*** Stored records ***

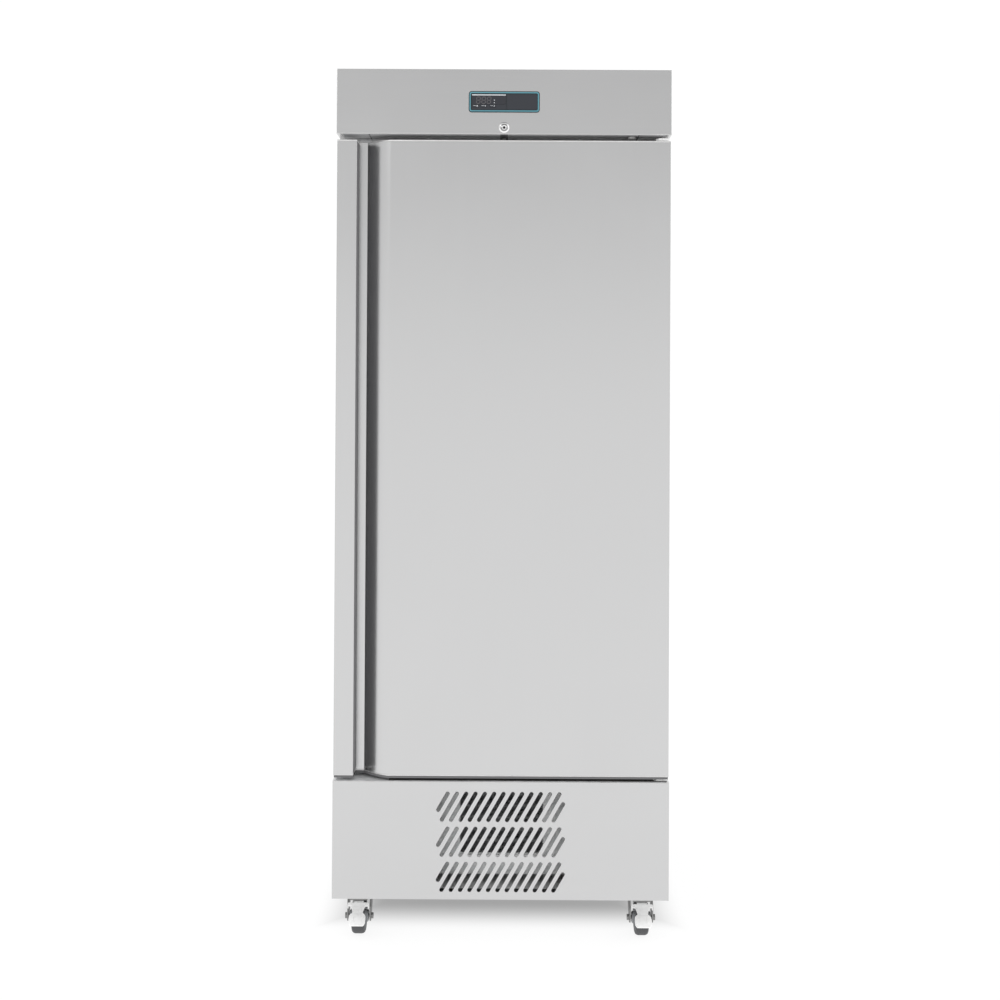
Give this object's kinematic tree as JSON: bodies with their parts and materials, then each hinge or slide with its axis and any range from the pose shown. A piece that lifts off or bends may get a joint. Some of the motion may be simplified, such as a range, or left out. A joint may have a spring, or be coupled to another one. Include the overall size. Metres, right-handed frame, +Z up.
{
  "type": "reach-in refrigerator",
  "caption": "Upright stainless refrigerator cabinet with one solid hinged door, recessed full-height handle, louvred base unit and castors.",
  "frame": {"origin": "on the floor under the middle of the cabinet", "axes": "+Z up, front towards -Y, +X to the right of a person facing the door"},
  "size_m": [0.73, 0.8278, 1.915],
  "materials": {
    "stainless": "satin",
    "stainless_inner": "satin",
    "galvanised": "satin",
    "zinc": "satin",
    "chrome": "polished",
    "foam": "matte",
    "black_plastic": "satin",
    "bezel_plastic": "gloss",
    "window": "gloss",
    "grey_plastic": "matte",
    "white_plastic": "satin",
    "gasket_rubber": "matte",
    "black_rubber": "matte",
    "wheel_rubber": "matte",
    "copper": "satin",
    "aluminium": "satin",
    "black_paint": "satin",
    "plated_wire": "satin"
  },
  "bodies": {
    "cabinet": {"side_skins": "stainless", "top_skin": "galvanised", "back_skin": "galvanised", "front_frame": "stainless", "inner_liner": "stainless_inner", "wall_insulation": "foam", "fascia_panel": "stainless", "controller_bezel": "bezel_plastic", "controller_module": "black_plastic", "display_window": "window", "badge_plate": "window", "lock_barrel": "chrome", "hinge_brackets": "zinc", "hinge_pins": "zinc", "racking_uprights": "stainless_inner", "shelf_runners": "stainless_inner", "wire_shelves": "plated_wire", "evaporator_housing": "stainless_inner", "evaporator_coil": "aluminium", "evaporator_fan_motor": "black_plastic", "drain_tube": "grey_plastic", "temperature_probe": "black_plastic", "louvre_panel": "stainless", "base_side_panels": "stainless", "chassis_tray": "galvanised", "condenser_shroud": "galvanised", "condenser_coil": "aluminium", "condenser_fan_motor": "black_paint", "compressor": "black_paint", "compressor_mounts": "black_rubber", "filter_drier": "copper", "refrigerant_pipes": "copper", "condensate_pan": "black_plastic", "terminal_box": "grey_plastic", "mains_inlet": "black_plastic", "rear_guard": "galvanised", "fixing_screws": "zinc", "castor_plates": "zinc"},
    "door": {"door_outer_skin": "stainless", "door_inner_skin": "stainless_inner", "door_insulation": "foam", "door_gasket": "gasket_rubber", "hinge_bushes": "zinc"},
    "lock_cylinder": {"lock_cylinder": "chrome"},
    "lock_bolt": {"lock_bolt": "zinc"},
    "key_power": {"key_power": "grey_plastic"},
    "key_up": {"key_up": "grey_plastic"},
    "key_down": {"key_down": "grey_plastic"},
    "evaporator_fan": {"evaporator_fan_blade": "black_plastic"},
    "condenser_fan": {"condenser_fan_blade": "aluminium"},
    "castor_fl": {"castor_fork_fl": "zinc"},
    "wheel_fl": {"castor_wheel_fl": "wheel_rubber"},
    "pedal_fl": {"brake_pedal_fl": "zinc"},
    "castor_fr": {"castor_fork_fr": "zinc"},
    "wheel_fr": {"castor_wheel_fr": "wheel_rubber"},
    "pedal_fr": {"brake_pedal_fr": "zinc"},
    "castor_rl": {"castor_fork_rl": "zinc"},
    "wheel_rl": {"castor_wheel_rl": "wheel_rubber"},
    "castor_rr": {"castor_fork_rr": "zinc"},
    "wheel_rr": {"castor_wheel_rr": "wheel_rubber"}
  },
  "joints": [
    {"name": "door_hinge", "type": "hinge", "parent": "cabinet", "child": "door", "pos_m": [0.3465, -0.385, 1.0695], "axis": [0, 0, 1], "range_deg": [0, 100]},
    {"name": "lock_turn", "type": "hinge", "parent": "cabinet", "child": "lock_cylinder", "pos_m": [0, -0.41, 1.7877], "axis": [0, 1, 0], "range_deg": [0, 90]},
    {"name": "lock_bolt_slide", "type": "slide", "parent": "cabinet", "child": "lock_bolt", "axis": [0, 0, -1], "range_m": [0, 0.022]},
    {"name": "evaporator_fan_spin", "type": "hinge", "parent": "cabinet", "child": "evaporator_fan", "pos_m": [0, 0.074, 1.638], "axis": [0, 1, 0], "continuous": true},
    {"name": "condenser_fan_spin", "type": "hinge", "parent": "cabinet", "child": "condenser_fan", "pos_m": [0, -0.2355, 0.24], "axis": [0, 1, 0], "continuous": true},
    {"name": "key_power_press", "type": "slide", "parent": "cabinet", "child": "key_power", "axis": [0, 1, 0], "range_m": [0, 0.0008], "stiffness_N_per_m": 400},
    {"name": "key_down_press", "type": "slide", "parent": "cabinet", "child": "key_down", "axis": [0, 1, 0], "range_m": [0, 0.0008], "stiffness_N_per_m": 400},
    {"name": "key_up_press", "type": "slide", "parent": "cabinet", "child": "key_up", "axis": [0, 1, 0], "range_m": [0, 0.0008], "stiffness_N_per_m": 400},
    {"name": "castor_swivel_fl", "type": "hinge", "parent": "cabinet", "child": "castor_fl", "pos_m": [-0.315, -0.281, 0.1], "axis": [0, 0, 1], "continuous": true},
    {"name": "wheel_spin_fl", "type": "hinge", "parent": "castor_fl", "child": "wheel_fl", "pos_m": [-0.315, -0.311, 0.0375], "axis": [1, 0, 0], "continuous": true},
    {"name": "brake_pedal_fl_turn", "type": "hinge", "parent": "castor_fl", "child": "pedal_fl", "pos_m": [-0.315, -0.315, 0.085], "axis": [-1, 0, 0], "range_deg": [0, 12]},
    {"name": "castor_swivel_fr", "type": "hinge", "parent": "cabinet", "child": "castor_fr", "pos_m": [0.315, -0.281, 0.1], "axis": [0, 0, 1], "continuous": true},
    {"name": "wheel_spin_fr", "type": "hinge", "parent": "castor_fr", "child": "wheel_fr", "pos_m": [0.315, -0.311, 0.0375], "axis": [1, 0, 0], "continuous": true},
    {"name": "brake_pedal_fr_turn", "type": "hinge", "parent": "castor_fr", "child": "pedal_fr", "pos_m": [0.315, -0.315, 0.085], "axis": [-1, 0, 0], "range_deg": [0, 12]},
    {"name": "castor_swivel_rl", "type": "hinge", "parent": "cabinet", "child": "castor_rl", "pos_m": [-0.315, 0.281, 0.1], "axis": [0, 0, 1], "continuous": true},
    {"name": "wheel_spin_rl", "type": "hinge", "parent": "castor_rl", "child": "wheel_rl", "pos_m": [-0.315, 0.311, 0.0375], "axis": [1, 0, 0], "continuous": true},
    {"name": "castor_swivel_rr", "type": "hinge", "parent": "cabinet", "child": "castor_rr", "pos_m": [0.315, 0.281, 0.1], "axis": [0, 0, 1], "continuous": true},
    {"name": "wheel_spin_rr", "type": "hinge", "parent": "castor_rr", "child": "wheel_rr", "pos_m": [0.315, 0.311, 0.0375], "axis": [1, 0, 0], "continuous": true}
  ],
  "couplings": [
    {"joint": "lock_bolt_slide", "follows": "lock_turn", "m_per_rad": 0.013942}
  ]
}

***
*** Stored records ***

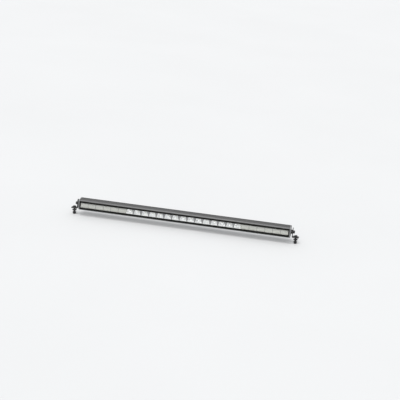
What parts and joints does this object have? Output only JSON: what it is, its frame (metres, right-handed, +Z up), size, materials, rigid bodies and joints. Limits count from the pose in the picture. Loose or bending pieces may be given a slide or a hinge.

***

• [Aim of the exercise] Count the lines of these entries that hold the string "joints", and give only that number.

• [Result of the exercise] 2